Modern travel is great at delivering a grand dose of dépaysement (literally translated it means “de-countrified”, the feeling of having the cultural rug pulled from under you, to be spat into a new milieu, and assaulted with unfamiliar visual, aural, oral and olfactory sensations), with metal tubes either airborne, mounted on rails, or following roads, sucking you up in one part of the world, holding you in a static environment where temperature and light and surfaces are constant, then spitting you out in a different place in no time at all. It can be a place with a different climate, landscape and culture. And the journey, with its sudden jarring from start place to end, with no gradation, does little to prepare for the change. Thus you are, until you adjust your thinking- until you tell your mind and body not to expect the sensations from the place where you came, and that the sensations of where you are now are normal- in a liminal place-less place- shocked from the new and strange, decountrified briefly.

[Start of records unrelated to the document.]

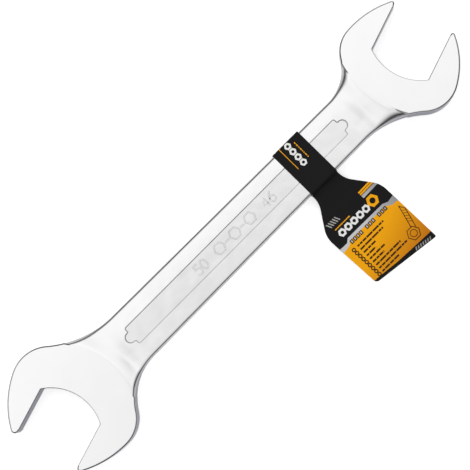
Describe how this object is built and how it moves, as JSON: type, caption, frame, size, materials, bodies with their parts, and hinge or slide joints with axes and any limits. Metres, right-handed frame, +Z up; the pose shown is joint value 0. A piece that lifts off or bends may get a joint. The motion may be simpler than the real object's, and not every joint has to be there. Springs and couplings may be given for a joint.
{
  "type": "open end wrench",
  "caption": "Double open end wrench in chromed steel with a lobed panel on its shank and a folding card hang tag that slides along it.",
  "frame": {"origin": "on the centre line of the shank at the middle of the ground face under the large head", "axes": "+X runs along the shank toward the small head, +Y across it to the side of the small head's short prong, away from the tag's flag, and +Z up out of the top face"},
  "size_m": [0.4315, 0.1515, 0.0165],
  "materials": {
    "chromed_steel": "satin chrome plate over forged and ground steel",
    "black_printed_board": "coated paperboard printed black",
    "orange_printed_board": "coated paperboard printed orange and black"
  },
  "bodies": {
    "wrench": {"wrench": "chromed_steel"},
    "tag_sleeve": {"tag_sleeve": "black_printed_board"},
    "tag_flag": {"tag_front_leaf": "orange_printed_board", "tag_back_leaf": "orange_printed_board"}
  },
  "joints": [
    {"name": "tag_slide", "type": "slide", "parent": "wrench", "child": "tag_sleeve", "axis": [1, 0, 0], "range_m": [-0.068, 0.034]},
    {"name": "tag_fold", "type": "hinge", "parent": "tag_sleeve", "child": "tag_flag", "pos_m": [0.2186, -0.02137, 0.00825], "axis": [-1, 0, 0], "range_deg": [-80, 90]}
  ]
}
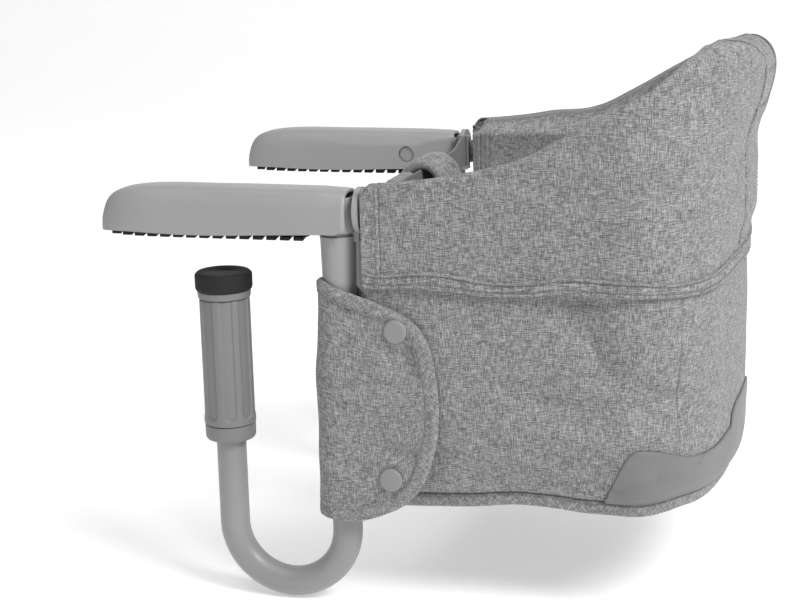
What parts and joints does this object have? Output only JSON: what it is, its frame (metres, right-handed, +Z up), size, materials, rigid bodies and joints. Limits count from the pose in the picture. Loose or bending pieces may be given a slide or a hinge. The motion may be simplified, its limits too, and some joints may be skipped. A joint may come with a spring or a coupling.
{
  "type": "hook on table chair",
  "caption": "Fabric bucket seat for a small child that hooks onto a table edge, with arms that rest on the top and screw clamps below.",
  "frame": {"origin": "on the plane of the table's top face, midway between the two upright legs", "axes": "+Z up, +X from the table towards the seat's back, +Y from the near (left) arm to the far (right) arm"},
  "size_m": [0.472, 0.3442, 0.409],
  "materials": {
    "grey_plastic": "moulded, fine satin grain",
    "dark_plastic": "moulded, matt",
    "black_rubber": "matt moulded rubber",
    "steel": "zinc plated, satin",
    "grey_lacquer": "satin powder coat",
    "melange_fabric": "woven melange polyester",
    "lining_fabric": "woven polyester lining",
    "coated_fabric": "smooth coated cloth",
    "webbing": "woven webbing"
  },
  "bodies": {
    "seat": {"corner_socket_left": "grey_plastic", "leg_flap_left": "melange_fabric", "flap_snap_upper_left": "grey_plastic", "flap_snap_lower_left": "grey_plastic", "hoop_clip_left": "dark_plastic", "side_panel_left": "melange_fabric", "corner_socket_right": "grey_plastic", "leg_flap_right": "melange_fabric", "flap_snap_upper_right": "grey_plastic", "flap_snap_lower_right": "grey_plastic", "hoop_clip_right": "dark_plastic", "side_panel_right": "melange_fabric", "seat_frame_tube": "grey_lacquer", "back_hoop": "steel", "upper_cover": "melange_fabric", "seat_lining": "lining_fabric", "back_panel": "melange_fabric", "bottom_binding": "melange_fabric", "wear_patch": "coated_fabric", "back_pocket": "melange_fabric", "top_roll": "melange_fabric", "seat_base": "melange_fabric", "seat_board": "dark_plastic", "seat_cushion": "lining_fabric", "crotch_strap": "melange_fabric", "crotch_loop": "melange_fabric", "waist_belt_left": "webbing", "waist_belt_right": "webbing", "buckle_socket": "dark_plastic", "buckle_tongue": "dark_plastic"},
    "arm_left": {"arm_cover_left": "grey_plastic", "arm_core_left": "dark_plastic", "arm_pad_left": "black_rubber", "arm_screw_left": "steel", "lock_spring_left": "steel", "hook_tube_left": "grey_lacquer", "spindle_nut_left": "dark_plastic"},
    "arm_right": {"arm_cover_right": "grey_plastic", "arm_core_right": "dark_plastic", "arm_pad_right": "black_rubber", "arm_screw_right": "steel", "lock_spring_right": "steel", "hook_tube_right": "grey_lacquer", "spindle_nut_right": "dark_plastic"},
    "clamp_left": {"clamp_foot_left": "black_rubber", "clamp_plate_left": "dark_plastic"},
    "clamp_right": {"clamp_foot_right": "black_rubber", "clamp_plate_right": "dark_plastic"},
    "knob_left": {"clamp_knob_left": "grey_plastic", "knob_collar_left": "grey_plastic", "clamp_spindle_left": "steel"},
    "knob_right": {"clamp_knob_right": "grey_plastic", "knob_collar_right": "grey_plastic", "clamp_spindle_right": "steel"},
    "button_left": {"lock_button_left": "dark_plastic"},
    "button_right": {"lock_button_right": "dark_plastic"}
  },
  "joints": [
    {"name": "arm_fold_left", "type": "hinge", "parent": "seat", "child": "arm_left", "pos_m": [0, -0.15, 0], "axis": [0, 0, -1], "range_deg": [0, 80]},
    {"name": "clamp_slide_left", "type": "slide", "parent": "arm_left", "child": "clamp_left", "axis": [0, 0, 1], "range_m": [-0.052, 0.007]},
    {"name": "knob_turn_left", "type": "hinge", "parent": "clamp_left", "child": "knob_left", "pos_m": [-0.089, -0.15, -0.1], "axis": [0, 0, 1], "range_deg": [-1565, 215]},
    {"name": "lock_press_left", "type": "slide", "parent": "arm_left", "child": "button_left", "axis": [0, -1, 0], "range_m": [0, 0.0035], "stiffness_N_per_m": 300, "springref_m": -0.001},
    {"name": "arm_fold_right", "type": "hinge", "parent": "seat", "child": "arm_right", "pos_m": [0, 0.15, 0], "axis": [0, 0, 1], "range_deg": [0, 57]},
    {"name": "clamp_slide_right", "type": "slide", "parent": "arm_right", "child": "clamp_right", "axis": [0, 0, 1], "range_m": [-0.052, 0.007]},
    {"name": "knob_turn_right", "type": "hinge", "parent": "clamp_right", "child": "knob_right", "pos_m": [-0.089, 0.15, -0.1], "axis": [0, 0, 1], "range_deg": [-1565, 215]},
    {"name": "lock_press_right", "type": "slide", "parent": "arm_right", "child": "button_right", "axis": [0, 1, 0], "range_m": [0, 0.0035], "stiffness_N_per_m": 300, "springref_m": -0.001}
  ],
  "couplings": [
    {"joint": "knob_turn_left", "follows": "clamp_slide_left", "rad_per_m": 523.6},
    {"joint": "knob_turn_right", "follows": "clamp_slide_right", "rad_per_m": 523.6}
  ]
}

Cycling with its gradual slow pace, and intimate contact with the between bits from start to end place doesn’t deliver such drastic shocks, nor serve up a shocking de-countrified experience. On the contrary, moving at the speed of life in constant contact with the worlds you pass through, the cyclist can often miss big changes, coming as they do in gradation.

So, here I find myself on a high speed train heading to central China from the coast. yesterday I was in Shanghai 2,000km South East, the day before Dublin. It took me ten months to cycle this far on bicycle. Two days by modern transport. When I arrived in Lanzhou the first time, I complained about the homogeneity of China of its unchanging, dull landscape. However, travelling by train at 150km an hour, I can see it changing rapidly outside my window. I notice the landscape morphology and its natural form change dramatically.

The tight texture of Shanghai, compact newly built grey apartments and factories, highways and power lines, gave way to dense humid pastoral lands, thickly foliaged with peach trees, and rice paddies. Then Night fell. In the morning I woke to steep, sharply walled granite river valleys with clear rushing streams and polished rocks. Then the plains around Xi’an rolled past, open and vast planted with corn an rice. Mountains then loomed, grass covered hills at first, then grass covered towering mountains ,then sandy terraces covering crumbling hillsides, with muddy wide rivers flowing slowly in at their bases.

It strikes me that I haven’t been paying attention, in my career as a cyclist I have not been following due diligence. Its not like I have much else to do, cycle and look around, in my working day. I didn’t notice things spreading out as distances between towns stretched and the country side became less populated. Well, its not that i didn’t notice, more that I wasn’t excited by it, it didn’t make me purr like it did originally or its doing now.

So, how does one travel slowly and still and retain the ability to be de-countrified? In today’s world of on demand and short attention span, is it possible to stay bewitched for long? Is it possible to retain the fascination with the strange and new, or am I culturally programmed to need constant spectical and stimulus to stay amused and interested?